▸ Data provided
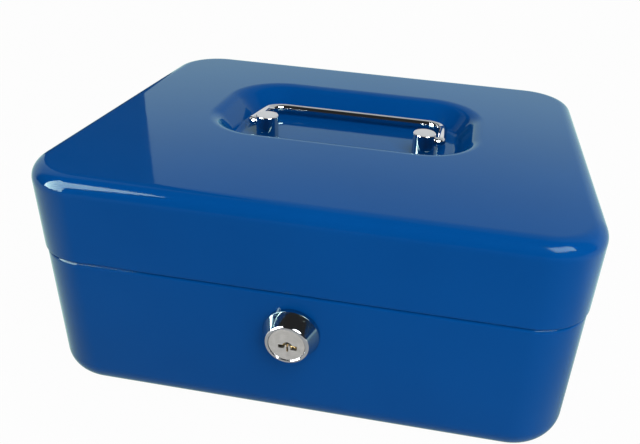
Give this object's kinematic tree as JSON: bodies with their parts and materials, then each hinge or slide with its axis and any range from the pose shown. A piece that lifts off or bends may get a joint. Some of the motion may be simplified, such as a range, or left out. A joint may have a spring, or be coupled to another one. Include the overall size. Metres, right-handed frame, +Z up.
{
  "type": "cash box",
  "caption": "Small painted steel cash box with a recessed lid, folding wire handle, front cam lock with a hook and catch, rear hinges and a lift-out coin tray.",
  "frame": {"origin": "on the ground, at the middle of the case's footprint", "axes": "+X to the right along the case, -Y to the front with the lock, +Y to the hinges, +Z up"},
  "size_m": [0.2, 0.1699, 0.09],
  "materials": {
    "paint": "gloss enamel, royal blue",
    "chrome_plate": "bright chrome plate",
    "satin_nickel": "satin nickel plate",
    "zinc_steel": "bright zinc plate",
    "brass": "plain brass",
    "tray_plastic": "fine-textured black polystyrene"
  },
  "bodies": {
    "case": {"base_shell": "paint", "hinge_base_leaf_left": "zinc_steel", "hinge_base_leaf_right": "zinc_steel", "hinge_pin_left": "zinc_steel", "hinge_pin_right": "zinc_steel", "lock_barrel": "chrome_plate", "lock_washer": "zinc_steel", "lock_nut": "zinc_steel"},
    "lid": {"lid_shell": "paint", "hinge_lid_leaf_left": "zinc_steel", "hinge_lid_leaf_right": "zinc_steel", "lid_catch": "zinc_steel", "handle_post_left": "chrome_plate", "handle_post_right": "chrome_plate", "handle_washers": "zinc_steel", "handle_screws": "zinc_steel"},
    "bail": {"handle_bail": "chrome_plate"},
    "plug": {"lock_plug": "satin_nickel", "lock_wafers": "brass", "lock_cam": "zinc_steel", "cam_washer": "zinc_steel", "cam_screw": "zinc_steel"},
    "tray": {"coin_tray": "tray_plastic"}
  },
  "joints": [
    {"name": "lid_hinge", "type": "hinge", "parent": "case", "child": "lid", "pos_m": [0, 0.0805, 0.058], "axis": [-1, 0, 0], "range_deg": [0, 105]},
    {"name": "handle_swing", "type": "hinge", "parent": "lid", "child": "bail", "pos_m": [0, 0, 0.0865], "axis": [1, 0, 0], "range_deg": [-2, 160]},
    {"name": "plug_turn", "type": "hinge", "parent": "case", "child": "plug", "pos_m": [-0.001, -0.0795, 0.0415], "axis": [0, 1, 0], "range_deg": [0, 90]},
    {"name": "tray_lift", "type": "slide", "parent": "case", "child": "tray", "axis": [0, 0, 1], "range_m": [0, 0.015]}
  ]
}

▸ What this task involves
Take the listing above and set it down exactly.

▸ Solution to this task
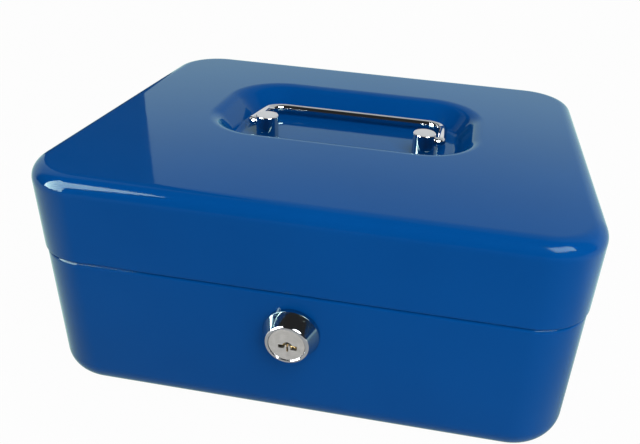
Give this object's kinematic tree as JSON: bodies with their parts and materials, then each hinge or slide with its axis and any range from the pose shown. A piece that lifts off or bends may get a joint. Some of the motion may be simplified, such as a range, or left out. A joint may have a spring, or be coupled to another one. Include the overall size. Metres, right-handed frame, +Z up.
{
  "type": "cash box",
  "caption": "Small painted steel cash box with a recessed lid, folding wire handle, front cam lock with a hook and catch, rear hinges and a lift-out coin tray.",
  "frame": {"origin": "on the ground, at the middle of the case's footprint", "axes": "+X to the right along the case, -Y to the front with the lock, +Y to the hinges, +Z up"},
  "size_m": [0.2, 0.1699, 0.09],
  "materials": {
    "paint": "gloss enamel, royal blue",
    "chrome_plate": "bright chrome plate",
    "satin_nickel": "satin nickel plate",
    "zinc_steel": "bright zinc plate",
    "brass": "plain brass",
    "tray_plastic": "fine-textured black polystyrene"
  },
  "bodies": {
    "case": {"base_shell": "paint", "hinge_base_leaf_left": "zinc_steel", "hinge_base_leaf_right": "zinc_steel", "hinge_pin_left": "zinc_steel", "hinge_pin_right": "zinc_steel", "lock_barrel": "chrome_plate", "lock_washer": "zinc_steel", "lock_nut": "zinc_steel"},
    "lid": {"lid_shell": "paint", "hinge_lid_leaf_left": "zinc_steel", "hinge_lid_leaf_right": "zinc_steel", "lid_catch": "zinc_steel", "handle_post_left": "chrome_plate", "handle_post_right": "chrome_plate", "handle_washers": "zinc_steel", "handle_screws": "zinc_steel"},
    "bail": {"handle_bail": "chrome_plate"},
    "plug": {"lock_plug": "satin_nickel", "lock_wafers": "brass", "lock_cam": "zinc_steel", "cam_washer": "zinc_steel", "cam_screw": "zinc_steel"},
    "tray": {"coin_tray": "tray_plastic"}
  },
  "joints": [
    {"name": "lid_hinge", "type": "hinge", "parent": "case", "child": "lid", "pos_m": [0, 0.0805, 0.058], "axis": [-1, 0, 0], "range_deg": [0, 105]},
    {"name": "handle_swing", "type": "hinge", "parent": "lid", "child": "bail", "pos_m": [0, 0, 0.0865], "axis": [1, 0, 0], "range_deg": [-2, 160]},
    {"name": "plug_turn", "type": "hinge", "parent": "case", "child": "plug", "pos_m": [-0.001, -0.0795, 0.0415], "axis": [0, 1, 0], "range_deg": [0, 90]},
    {"name": "tray_lift", "type": "slide", "parent": "case", "child": "tray", "axis": [0, 0, 1], "range_m": [0, 0.015]}
  ]
}